Türkiye Vatanımız, liberal kapitalist faiz yiyenlere, onların yalanlarına, onlara menfaat sağlasın, bizleri sömürsün, menfaat ve çıkar sağlasın diye kurulmadı. Dünyadaki büyük siyasi değişimlerle, sömürü sistemlerin çökmeye başladığı bir dönemde, artık hiçbir şey eskisi gibi olmayacaktır.
İnsanlar ve ülkeler, bugüne kadar kendilerine yapılan, vahşi ve acımasız sömürüye karşı, artık daha duyarlı ve bilinçli hale gelmiştir.
Eskiden Müslümanlar, liberal Kapitalist sistem karşısında, Adil Bir Sistem yok ki, biz ne yapalım, bahanesine sığınarak, mevcut sistemde, kalmaya ısrarla devam ederlerdi. Artık bahane üretecek, kaçacak bir yeriniz kalmadı.
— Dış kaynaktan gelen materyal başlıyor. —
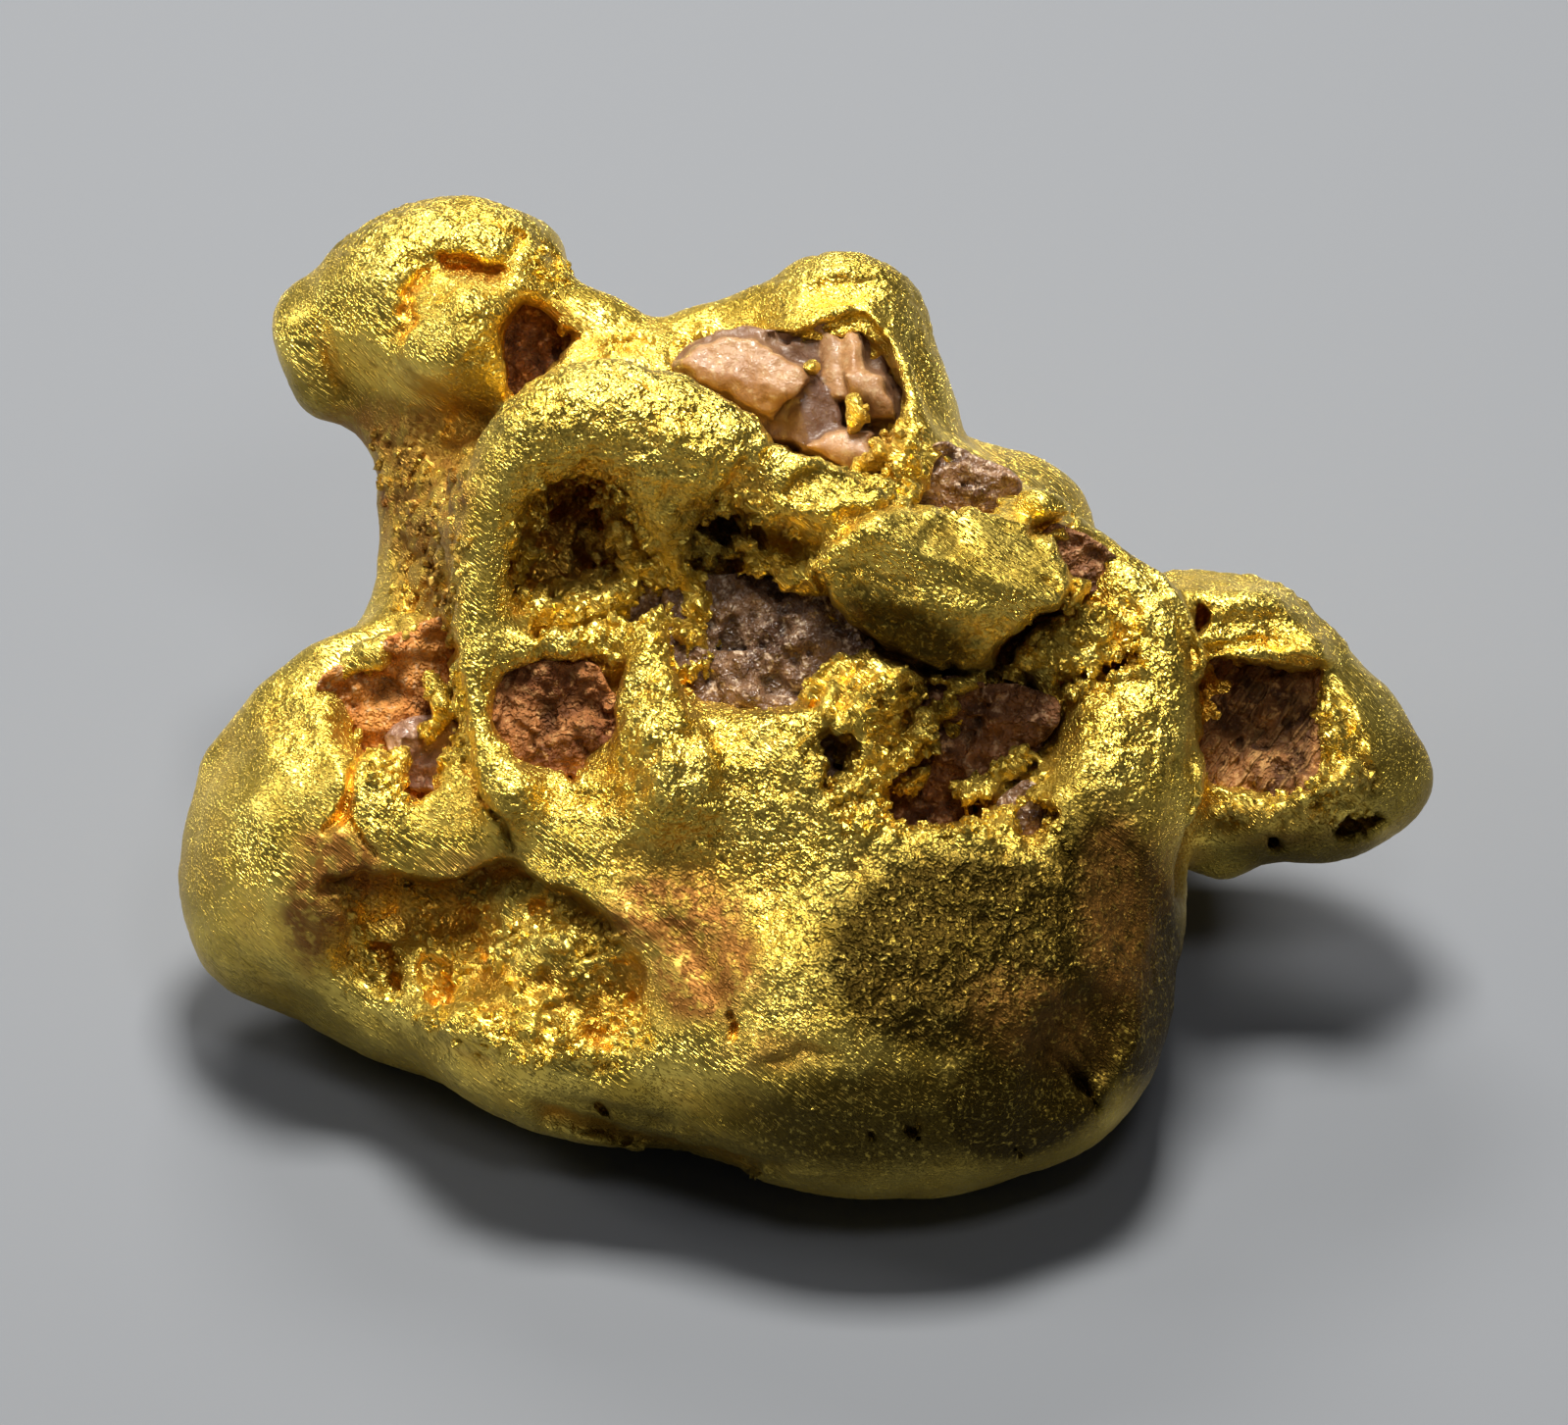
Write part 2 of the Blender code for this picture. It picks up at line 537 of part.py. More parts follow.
def make_grains(nugget, cutters):
    """The grains of rock, each with its own material."""
    shapes = list(quartz_lumps(0.0))
    quartz = new_object("quartz_top", shapes[0], nugget)
    combine(quartz, shapes[1:], "UNION", cutters)
    grains = [(quartz, PALE_QUARTZ)]
    for floor, outline, grain in PITS:
        if grain:
            name, finish, top = grain
            grains.append((new_object(name, pit_grain(name, floor, outline, top), nugget), finish))
    for grain, finish in grains:
        grain.data.materials.clear()
        grain.data.materials.append(mineral(grain.name, finish))


def main():
    """Clears the scene and models the nugget."""
    for thing in list(bpy.data.objects):
        bpy.data.objects.remove(thing)
    nugget = new_collection("gold nugget")
    cutters = new_collection("cutters")
    make_gold(nugget, cutters)
    make_grains(nugget, cutters)


main()
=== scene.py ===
"""Looks of a natural gold nugget with quartz and ironstone in its pits.

Lengths are in millimetres until a finished piece is made, which is in metres. The broad face of the nugget
leans back from upright, and its features are kept on a chart of that face, in fiftieths of a millimetre:
right and down from the chart's corner. Depth is told by how far out of the face a place lies.
"""

import itertools
import math

import bmesh
import bpy
import numpy as np
import openvdb
from mathutils import Matrix, Vector


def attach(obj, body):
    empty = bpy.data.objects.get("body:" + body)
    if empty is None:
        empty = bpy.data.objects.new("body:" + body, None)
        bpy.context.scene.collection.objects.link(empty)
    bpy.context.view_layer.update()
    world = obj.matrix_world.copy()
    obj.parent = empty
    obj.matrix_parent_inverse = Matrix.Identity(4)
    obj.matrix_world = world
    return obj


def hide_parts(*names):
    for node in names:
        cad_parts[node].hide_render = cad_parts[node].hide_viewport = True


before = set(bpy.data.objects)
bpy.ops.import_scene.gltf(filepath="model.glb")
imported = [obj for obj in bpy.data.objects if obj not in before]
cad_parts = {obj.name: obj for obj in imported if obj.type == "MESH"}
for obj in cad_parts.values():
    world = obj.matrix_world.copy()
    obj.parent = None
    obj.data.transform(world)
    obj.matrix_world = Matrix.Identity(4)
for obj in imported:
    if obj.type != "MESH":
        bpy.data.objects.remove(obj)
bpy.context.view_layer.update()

MM = 0.001
FACE_LEAN = math.radians(42)  # how far the broad face leans back from upright
FACE_HEIGHT = 9.8  # height of the middle of the face above the ground
FACE_BACK = -3.4  # its place along Y
CHART_MIDDLE = (820, 720)  # the middle of the face on the chart
CHART_STEPS = 50  # chart steps in a millimetre
GRID = 0.08  # spacing of the grid that solids are shaped on
BAND = 1.3  # depth to which a solid is measured either side of its surface
FRONT_REACH = 1.6  # how deep below the front surface a pressed mark is felt
CHART_REACH = int(16 / GRID)  # grid steps from the middle of the chart to its sides
GOLD_TRIANGLES = 190000
ROCK_TRIANGLES = 24000
THIN_BALANCE = 0.06  # how much more readily the hidden sides are thinned

OUTERMOST, INNERMOST = 3.5, -9.0  # levels out of the face beyond everything on its front
FAR = 99.0  # further than anything here
GOLD_SOFTNESS, ROCK_SOFTNESS = 0.14, 0.04  # how far edges are rounded before the fine work
LEAST_SHARE = 0.01  # weight of the parts that are thinned least
HOLE_DEPTH = 0.6  # depth of the holes in the floor of the left hollow
LEAST_CRUMBLY = 0.11  # crumbs lie only where the crumbly gold stands further than this
PIT_SEED, LUMP_SEED, HOLE_SEED, ROCK_SEED, CRUMBLY_SEED, ROLL_SEED = 20, 60, 90, 100, 130, 400
CRUMBS_PER_AREA = 2.4e7  # crumbs on a square metre of the crumbliest gold
CRUMB_SIZES = (0.13, 0.34)
CRUMB_SEED = 5
WHOLE_TURN = 6.28
RELIEF = 0.00005  # height of the fine relief of the gold, in metres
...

Adil Bir Ekonomi Sistemi elbette vardır. Vakıf Medeniyetimizi, Ahilik değerlerimizi, tekrar ihya edip, bizleri her alanda ayağa kaldıracak, mikro temelde Vakıf Sistemi mevcuttur. “Vakıf İş Kümesi” akademik eserim ortadadır.
Faizli liberal Kapitalist sistemde, halen kalmaya devam eden, İnsanlığa yaptığı vahşeti, acı dolu büyük tahribatları, görmezden gelen, ses çıkarmayan, yetkili ve sorumlu kişiler başta olmak üzere, her kim olursa olsun, İnsanlığın yaşadığı ağıt ve acılardan sorumludur.
Her geçen günler için büyük vebal altındalar, bildikleri ve gördükleri halde, insanları bu sömürü karşısında, uyarmadıkları için büyük vebal altındalar. Artık öyle bir noktaya geldik ki, bahane üretemezsiniz, Adil Bir Ekonomi Sistemini, uygulamaya biran önce mutlaka acilen geçmeliyiz.
Özellikle liberal Kapitalist sistemde kalmaya, ısrarla bilerek ya da bilmeyerek, devam eden esnaf, tüccar ve İşadamları da, bu sorumlulukta, büyük vebal altındalar. Bir an önce uygulamaya geçilmezse, bu vebalden de asla kurtulamayacaklar.
Sevgi, Muhabbet ve Dua ile kalın İnşallah
“Dünyadaki tüm sömürü sistemlerin çökmeye başladığı bir zamanda, mazluma ve insanlığa sahip çıkan, Türkiye, elbet bir gün, kendi kadim özünden çıkan, Ahilik değerini, Vakıf Sistemini, daha Adil Bir Ekonomi Sistemini, Allah’ın (c.c) izniyle, tüm zorluklara rağmen, Türk Milletin sarsılmaz iradesiyle, elbette kuracak güçtedir.”